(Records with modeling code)
◇ ◇ ◇ ◇ ◇ ◇ ◇

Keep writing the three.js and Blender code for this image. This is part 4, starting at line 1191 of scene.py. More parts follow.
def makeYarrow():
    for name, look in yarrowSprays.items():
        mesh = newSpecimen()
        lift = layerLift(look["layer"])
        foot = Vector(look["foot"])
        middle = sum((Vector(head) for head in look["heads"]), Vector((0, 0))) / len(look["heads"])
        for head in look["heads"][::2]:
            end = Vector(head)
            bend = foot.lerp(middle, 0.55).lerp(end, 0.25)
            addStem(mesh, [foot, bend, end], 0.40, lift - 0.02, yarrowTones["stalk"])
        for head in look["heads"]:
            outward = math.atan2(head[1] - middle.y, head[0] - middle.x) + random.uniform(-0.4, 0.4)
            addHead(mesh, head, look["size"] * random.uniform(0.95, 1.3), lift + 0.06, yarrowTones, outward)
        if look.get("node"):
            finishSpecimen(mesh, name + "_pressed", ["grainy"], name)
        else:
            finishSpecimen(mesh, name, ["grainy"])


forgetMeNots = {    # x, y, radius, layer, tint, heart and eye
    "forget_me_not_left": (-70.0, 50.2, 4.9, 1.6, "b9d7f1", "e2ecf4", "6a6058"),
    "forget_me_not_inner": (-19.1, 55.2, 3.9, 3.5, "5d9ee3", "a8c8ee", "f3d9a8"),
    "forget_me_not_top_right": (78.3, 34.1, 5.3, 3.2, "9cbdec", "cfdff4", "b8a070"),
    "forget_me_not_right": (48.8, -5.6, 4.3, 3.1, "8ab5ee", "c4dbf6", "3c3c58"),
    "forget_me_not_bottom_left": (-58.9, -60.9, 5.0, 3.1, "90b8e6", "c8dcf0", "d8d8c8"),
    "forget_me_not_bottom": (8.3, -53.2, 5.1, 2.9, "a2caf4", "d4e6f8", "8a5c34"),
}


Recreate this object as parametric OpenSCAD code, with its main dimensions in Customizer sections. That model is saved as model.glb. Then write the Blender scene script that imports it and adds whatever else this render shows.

◇ ◇ ◇ ◇ ◇ ◇ ◇

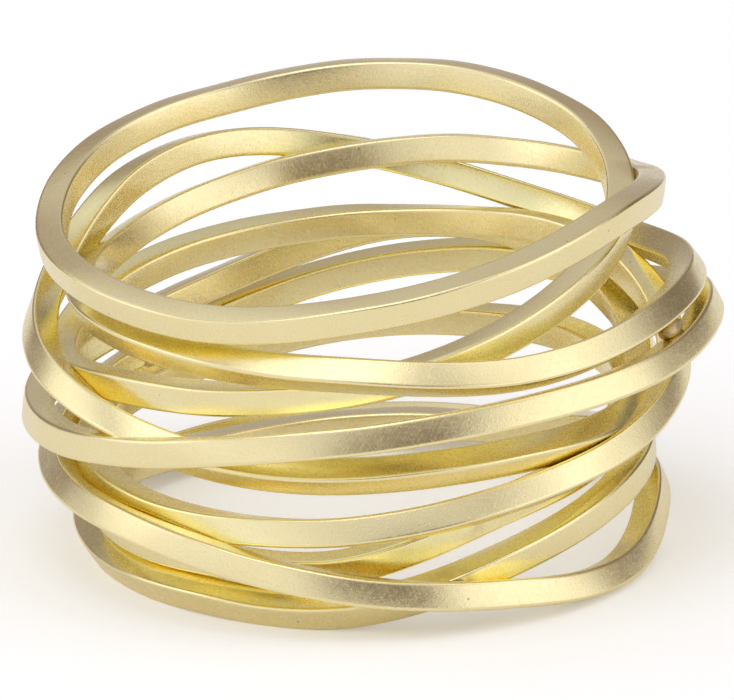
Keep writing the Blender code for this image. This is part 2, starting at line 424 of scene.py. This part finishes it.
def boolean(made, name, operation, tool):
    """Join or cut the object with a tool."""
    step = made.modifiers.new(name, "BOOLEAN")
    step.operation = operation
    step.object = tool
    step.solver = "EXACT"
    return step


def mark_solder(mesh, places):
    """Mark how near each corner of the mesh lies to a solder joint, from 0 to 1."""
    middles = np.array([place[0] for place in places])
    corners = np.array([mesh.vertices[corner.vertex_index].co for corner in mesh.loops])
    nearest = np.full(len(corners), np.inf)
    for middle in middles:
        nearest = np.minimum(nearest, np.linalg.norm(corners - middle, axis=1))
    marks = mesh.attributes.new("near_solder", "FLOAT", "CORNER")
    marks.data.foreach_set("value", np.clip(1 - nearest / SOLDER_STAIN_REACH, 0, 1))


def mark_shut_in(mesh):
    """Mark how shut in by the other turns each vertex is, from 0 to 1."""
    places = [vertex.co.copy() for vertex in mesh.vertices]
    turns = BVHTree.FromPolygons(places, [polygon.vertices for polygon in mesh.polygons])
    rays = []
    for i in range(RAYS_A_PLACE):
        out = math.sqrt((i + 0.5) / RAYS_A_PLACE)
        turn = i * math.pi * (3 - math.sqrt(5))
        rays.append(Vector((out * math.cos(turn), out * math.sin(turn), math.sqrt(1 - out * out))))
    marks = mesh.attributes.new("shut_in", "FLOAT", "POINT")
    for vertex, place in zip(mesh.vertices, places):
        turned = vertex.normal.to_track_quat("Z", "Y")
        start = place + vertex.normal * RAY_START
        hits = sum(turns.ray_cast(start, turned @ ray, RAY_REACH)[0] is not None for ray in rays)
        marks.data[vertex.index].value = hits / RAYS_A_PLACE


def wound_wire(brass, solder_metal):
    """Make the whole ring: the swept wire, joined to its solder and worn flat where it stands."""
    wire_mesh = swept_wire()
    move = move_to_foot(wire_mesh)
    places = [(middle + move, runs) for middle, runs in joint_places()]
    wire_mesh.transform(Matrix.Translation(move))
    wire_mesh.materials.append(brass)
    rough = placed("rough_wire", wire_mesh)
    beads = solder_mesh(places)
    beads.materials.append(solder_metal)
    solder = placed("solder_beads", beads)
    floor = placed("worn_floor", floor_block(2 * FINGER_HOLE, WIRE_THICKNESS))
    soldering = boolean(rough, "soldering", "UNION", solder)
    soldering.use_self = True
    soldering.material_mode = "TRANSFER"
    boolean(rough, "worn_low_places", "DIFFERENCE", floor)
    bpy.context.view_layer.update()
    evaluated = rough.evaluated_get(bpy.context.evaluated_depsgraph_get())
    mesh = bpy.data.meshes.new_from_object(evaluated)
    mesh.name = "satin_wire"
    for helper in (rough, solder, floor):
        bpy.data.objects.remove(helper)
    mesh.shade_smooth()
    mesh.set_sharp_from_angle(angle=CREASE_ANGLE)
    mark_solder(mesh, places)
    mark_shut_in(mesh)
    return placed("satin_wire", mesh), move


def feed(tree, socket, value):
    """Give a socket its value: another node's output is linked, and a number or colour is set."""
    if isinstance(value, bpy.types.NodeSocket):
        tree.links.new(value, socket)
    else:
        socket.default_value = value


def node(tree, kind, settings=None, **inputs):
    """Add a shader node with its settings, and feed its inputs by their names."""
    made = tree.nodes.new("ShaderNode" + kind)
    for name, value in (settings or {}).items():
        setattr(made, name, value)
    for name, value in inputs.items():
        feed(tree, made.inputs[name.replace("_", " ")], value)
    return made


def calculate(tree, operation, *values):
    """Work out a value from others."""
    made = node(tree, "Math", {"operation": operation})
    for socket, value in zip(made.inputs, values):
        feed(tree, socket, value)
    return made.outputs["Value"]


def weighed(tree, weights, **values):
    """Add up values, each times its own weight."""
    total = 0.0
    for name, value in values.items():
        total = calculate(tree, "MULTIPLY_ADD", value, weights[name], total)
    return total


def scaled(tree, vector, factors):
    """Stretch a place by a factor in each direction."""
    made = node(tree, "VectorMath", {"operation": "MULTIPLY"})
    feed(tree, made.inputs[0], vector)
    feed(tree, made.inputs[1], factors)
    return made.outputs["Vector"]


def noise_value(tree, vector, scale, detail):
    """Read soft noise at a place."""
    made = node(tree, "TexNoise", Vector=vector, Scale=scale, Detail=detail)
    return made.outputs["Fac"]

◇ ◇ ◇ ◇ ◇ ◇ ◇

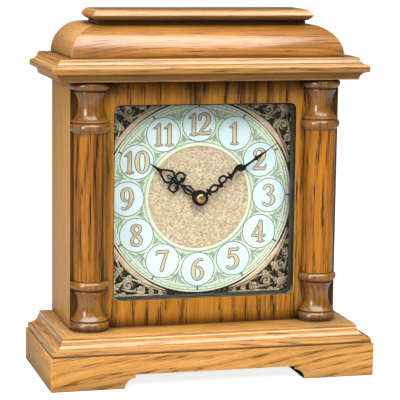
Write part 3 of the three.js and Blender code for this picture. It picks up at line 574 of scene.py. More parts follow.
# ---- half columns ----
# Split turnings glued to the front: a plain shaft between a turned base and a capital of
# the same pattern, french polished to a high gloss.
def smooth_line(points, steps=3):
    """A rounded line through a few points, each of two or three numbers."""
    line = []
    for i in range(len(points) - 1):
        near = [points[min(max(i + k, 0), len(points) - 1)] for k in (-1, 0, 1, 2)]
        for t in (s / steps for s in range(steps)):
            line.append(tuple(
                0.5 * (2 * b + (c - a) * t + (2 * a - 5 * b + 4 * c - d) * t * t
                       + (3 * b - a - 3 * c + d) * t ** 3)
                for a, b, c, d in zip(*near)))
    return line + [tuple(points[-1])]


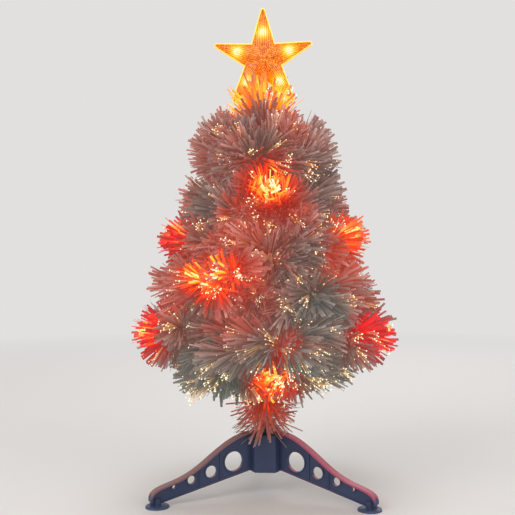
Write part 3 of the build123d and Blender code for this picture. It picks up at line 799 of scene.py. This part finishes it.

◇ ◇ ◇ ◇ ◇ ◇ ◇

Work to complete >> Reproduce only the lines from the one containing "Keep writing the Blender" through the one containing "return step", inclusive of both.

Answer for this exercise >>
Keep writing the Blender code for this image. This is part 2, starting at line 424 of scene.py. This part finishes it.
def boolean(made, name, operation, tool):
    """Join or cut the object with a tool."""
    step = made.modifiers.new(name, "BOOLEAN")
    step.operation = operation
    step.object = tool
    step.solver = "EXACT"
    return step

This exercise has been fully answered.